Here's the secret; You get the right thread profile if you turn the screw to the proper major diameter (minus .005) and then cut the threads to the specified depth (measured from the major diameter) . The same thing if you bore (or drill) the nut to the proper minor (plus .005) before cutting the threads to the specified depth (measured from the minor diameter).

Now I will admit that I'm not trying to match a class 3 fit. I'm just making parts that screw together smoothly with little play. I can match a thread from a store bought part just about every time. It's MUCH less nerve wracking than the cut and try method.

Dan
p.s. Please forgive any typos or arrogance. Jose Cuervo and I have been relaxing together this evening.

big job
05-24-2013, 05:58 AM
Thats it Dan, and then there is the golden rule, "if you are in a hurry in a machine
shop, you dont belong there". After you have done a zillion threadings, >no math
no looking back, for that perfect fit. There is no shame in doing several spring
cuts. No shame in using a thread stop, best thing ever especially with old eyes.

Hopper
05-24-2013, 07:20 AM
... the golden rule, "if you are in a hurry in a machine
shop, you dont belong there".

Words that I never ever heard come out of a foreman's mouth though.

J Tiers
05-24-2013, 08:22 AM
Dan: You must never have to thread anything that tends to throw a burr. Otherwise you would be quite aware of the need to clean up the OD.

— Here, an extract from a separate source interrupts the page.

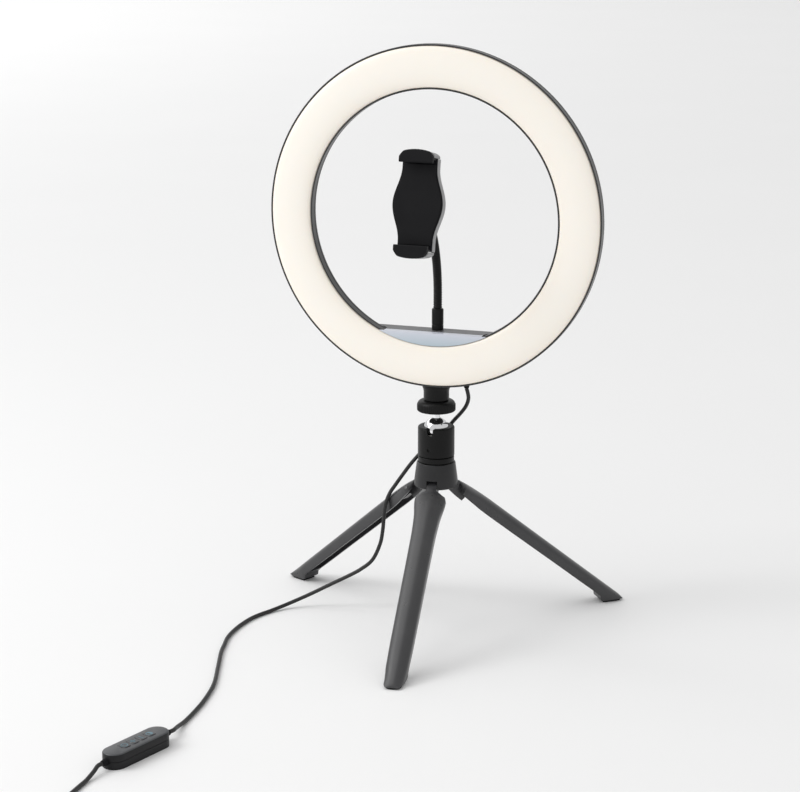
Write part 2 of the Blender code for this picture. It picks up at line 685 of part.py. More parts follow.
def shelf(parent):
    places = [SHELF_FRONT + (SHELF_BACK - SHELF_FRONT) * i / 4 for i in range(5)]
    rows = [(y, RING_MIDDLE - ring_half(y) - SHELF_CLEAR) for y in places]
    body = node("shelf", shelf_mesh("shelf", rows, 12), "black_plastic", parent)
    radius = RING_INNER - SHELF_CLEAR
    inner = segment(radius - SHELF_WALL, SHELF_TOP - SHELF_WALL, 0.0300, 8)
    pocket = prism("pocket", inner, SHELF_FRONT - 0.001, SHELF_BACK - SHELF_WALL, "XZ")
    combine(body, cutter("shelf_pocket", pocket, parent), "DIFFERENCE")
    hole = turned("shelf_hole", [(0, 0.2285), (0.0027, 0.2285), (0.0027, 0.2340), (0, 0.2340)], 16)
    combine(body, cutter("shelf_hole", hole, parent, (0, GOOSE_Y, 0)), "DIFFERENCE")
    flange, step = RING_INNER + RIM, RING_FRONT - GAP
    rows = ((PANEL_FRONT, flange), (step, flange), (step, radius), (SHELF_FRONT - GAP, radius))
    node("segment_panel", shelf_mesh("segment_panel", rows, 12), "panel", parent)
    nut = turned("gooseneck_nut", [(0.0031, 0.2268), (0.0046, 0.2268), (0.0046, 0.2304), (0.0031, 0.2304)],
                 6)
    node("gooseneck_nut", nut, "steel", parent, (0, GOOSE_Y, 0))
    ferrule = [(0, 0.2262), (0.0024, 0.2262), (0.0024, SHELF_TOP + GAP), (0.0045, SHELF_TOP + GAP),
               (0.0045, FERRULE_TOP - 0.0006), (0.0041, FERRULE_TOP), (0, FERRULE_TOP)]
    node("gooseneck_ferrule", turned("gooseneck_ferrule", ferrule, 20), "black_plastic", parent,
         (0, GOOSE_Y, 0))


def lead_gland(parent):
    shape = [(0, GLAND_BOTTOM), (0.0019, GLAND_BOTTOM), (0.0023, 0.1900), (0.0023, 0.1960), (0, 0.1960)]
    node("lead_gland", turned("lead_gland", shape, 16), "rubber", parent, (GLAND_X, GLAND_Y, 0))


# ---------------------------------------------------------------- gooseneck
def gooseneck_points():
    """Centre line: straight out of the ferrule, then one even bend towards the front."""
    points = [Vector((0, GOOSE_Y, FERRULE_TOP + GAP)), Vector((0, GOOSE_Y, (FERRULE_TOP + BEND_START) / 2))]
    steps = 14
    for i in range(steps + 1):
        turn = BEND_ANGLE * i / steps
        points.append(Vector((0, GOOSE_Y - BEND_RADIUS * (1 - math.cos(turn)),
                              BEND_START + BEND_RADIUS * math.sin(turn))))
    return points


def gooseneck(parent):
    """The flexible arm, and the tip with its small ball."""
    points = gooseneck_points()
    rings = []
    for i, p in enumerate(points):
        before, after = points[max(i - 1, 0)], points[min(i + 1, len(points) - 1)]
        way = (after - before).normalized()
        side = Vector((1, 0, 0))
        up = side.cross(way)
        rings.append([p + GOOSE_RADIUS * (side * math.cos(t) + up * math.sin(t))
                      for t in (2 * math.pi * k / 12 for k in range(12))])
    node("gooseneck", loft("gooseneck", rings), "black_plastic", parent)

    end = points[-1]
    lean = math.atan2(-(JOINT_BALL.y - end.y), JOINT_BALL.z - end.z)
    reach = (JOINT_BALL - end).length
    neck_root = math.sqrt(JOINT_BALL_RADIUS ** 2 - 0.0019 ** 2)
    ball = [(JOINT_BALL_RADIUS * math.cos(t), JOINT_BALL_RADIUS * math.sin(t))
            for t in (math.asin(-neck_root / JOINT_BALL_RADIUS)
                      + (math.pi / 2 - math.asin(-neck_root / JOINT_BALL_RADIUS)) * i / 9
                      for i in range(10))]
    ball[-1] = (0, JOINT_BALL_RADIUS)
    shape = [(0, -reach + GAP), (0.0036, -reach + GAP), (0.0039, -reach + 0.0008), (0.0039, -0.0100),
             (0.0034, -0.0095), (0.0019, -0.0095), *ball]
    node("gooseneck_tip", turned("gooseneck_tip", shape, 20), "chrome", parent, JOINT_BALL, (lean, 0, 0))


# ---------------------------------------------------------------- phone holder
def half_width(z):
    if abs(z) >= BULGE_SPAN:
        return HOLDER_HALF
    return HOLDER_HALF + (BULGE_HALF - HOLDER_HALF) * (0.5 + 0.5 * math.cos(math.pi * z / BULGE_SPAN))


def holder_outline(inset, end):
    heights = [-end, *[BULGE_SPAN * k / 8 for k in range(-8, 9)], end]
    right = [(half_width(z) - inset, z) for z in heights]
    return right + [(-x, z) for x, z in reversed(right)]


def bowed(name, outline, half, corner):
    """Extrude a jaw's outline across; its outer edge falls towards both rounded ends."""
    rings = []
    for step in (-1.0, -0.94, -0.85, -0.70, -0.40, 0.0, 0.40, 0.70, 0.85, 0.94, 1.0):
        drop = 0.0022 * step * step + corner * max(0.0, (abs(step) - 0.70) / 0.30) ** 2
        lift = [max(0.0, (z - 0.0344) / 0.0052) for _, z in outline]
        rings.append([(half * step, y, z - drop * k) for (y, z), k in zip(outline, lift)])
    return loft(name, rings)


def jaw(name, parent, tongue_end, turn=Matrix.Identity(4)):
    """A bar over the end of the shell, with a tongue that runs inside it."""
    outline = [(-0.0087, 0.0344), (-0.0087, 0.0388), (-0.0095, 0.0396), (-0.0235, 0.0396), (-0.0235, 0.0344)]
    arm = node(name, moved(bowed(name, outline, 0.0128, 0.0012), turn), "holder_plastic", parent)
    tongue = block("tongue", (-0.0068, -0.0139, tongue_end), (0.0068, -0.0107, 0.0360))
    combine(arm, cutter(name + "_tongue", moved(tongue, turn), parent), "UNION")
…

I don't know that I would call that a "threading problem", more like a "fact of life".

Forestgnome
05-25-2013, 10:15 AM
The other thing that can cause a problem is that the depth of the thread is dependent on the type of root profile you're cutting. A sharp vee depth is different than a flat or radius at the root. A mistake here can cause the thread to be too wide to engage properly. The easiest way to get it right is to use a manufactured cutter with the correct profile. I use a threading cutter that has a tip radius ground to the smallest root I want to cut, then when cutting larger threads I move the cutter along the axis of the work after cutting to depth to narrow the threads until they engage.